- ISSN: 2333-2581
- Modern Environmental Science and Engineering
The Analysis of Heavy Metal Transport Mechanism and Electrolytic Reduction Method for Remediation of Agricultural Ditches
Li-Chi Chiang, and Ci-Jyun Liao
Department of Bioenvironmental Systems Engineering, National Taiwan University, Taipei 10617, Taiwan
Abstract: The complex sources of heavy meatal pollution in agricultural lands include: inappropriate discharge, contaminated irrigation water, fertilizer application and atmospheric fallout. The excessive heavy metal concentration can affect crop production and quality. In Taiwan, there are more than 1000 hectare of contaminated agricultural lands, which are mainly located in Taoyuan, Changhua and Kaohsiung. This study aims to analyze the heavy metal concentration in water and the bottom mud to establish the water-sediment heavy metal transport model for the agricultural ditches, Sankuaizho, in Taoyuan, and further evaluate the effect of heavy metal desorption by the electrolytic reduction method. The research results showed that the water body of the Sankuaizho is mainly polluted by heavy metals such as Cu, Ni, and Zn, but only Cu exceeds the water quality standard for irrigation (> 0.2 mg/L). The sediment is polluted by heavy metals, such as Cr, Cu, Ni, Pb and Zn, especially Cu pollution is the most severe one.

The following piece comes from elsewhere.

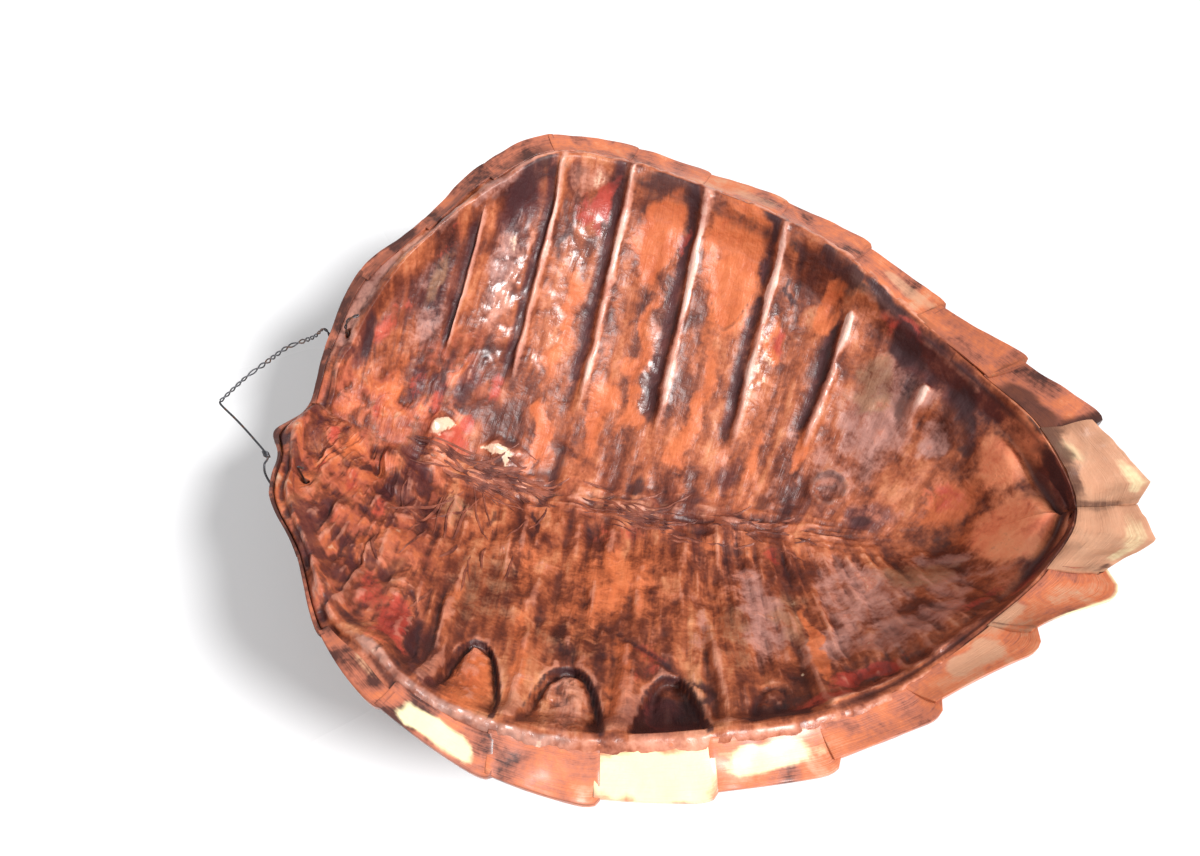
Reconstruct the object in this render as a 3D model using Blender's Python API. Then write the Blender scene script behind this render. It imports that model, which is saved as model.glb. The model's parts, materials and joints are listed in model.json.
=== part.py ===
"""A dried sea-turtle carapace laid on its dome, hollow side up, with the bent wire that it hangs by.

The shell is 370 mm long. +X runs from the nape to the tail, +Z is up, and the origin is the middle of
the worn flat on the keel, on which the shell rests. Lengths in the tables are millimetres.
"""

import math

import bmesh
import bpy
from mathutils import Matrix, Vector

MM = 0.001
CROWN_X = 155.0             # the origin, measured from the nape along the shell

# The rim. Row k is the seam behind marginal scute k - 1; row 0 is the nape and row 13 the tail notch.
# Each row: distance from the nape, half width, height above the table.
EDGE = (
    (0, 0, 78), (1, 26, 86), (10, 60, 101), (34, 88, 109), (57, 121, 117), (86, 144, 119), (126, 157, 104),
    (163, 156, 92), (203, 146, 87), (245, 126, 82), (281, 97, 77), (315, 65, 82), (343, 36, 82), (360, 0, 77),
)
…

The electrolytic reduction method could effectively remove heavy metals from bottom mud in terms of the electrolytic reduction efficiency ranged between 43.93% and 97.52%. The WASP simulation results showed that the concentration of heavy metals (copper, zinc, and nickel) at the most downstream (segment 7) are highest when mixed with the polluted water from the upstream flow, which is mainly resulted from the effluent from the electronics factory. Compared to the observed data, the MAPE values of model simulation results are: copper = 47.12%, zinc = 26.62%, nickel = 36.66%, showing that the WASP model performs well and reasonably. The research results of this study could be used as a reference for future decision making to improve the water quality and solve the bottom mud issues.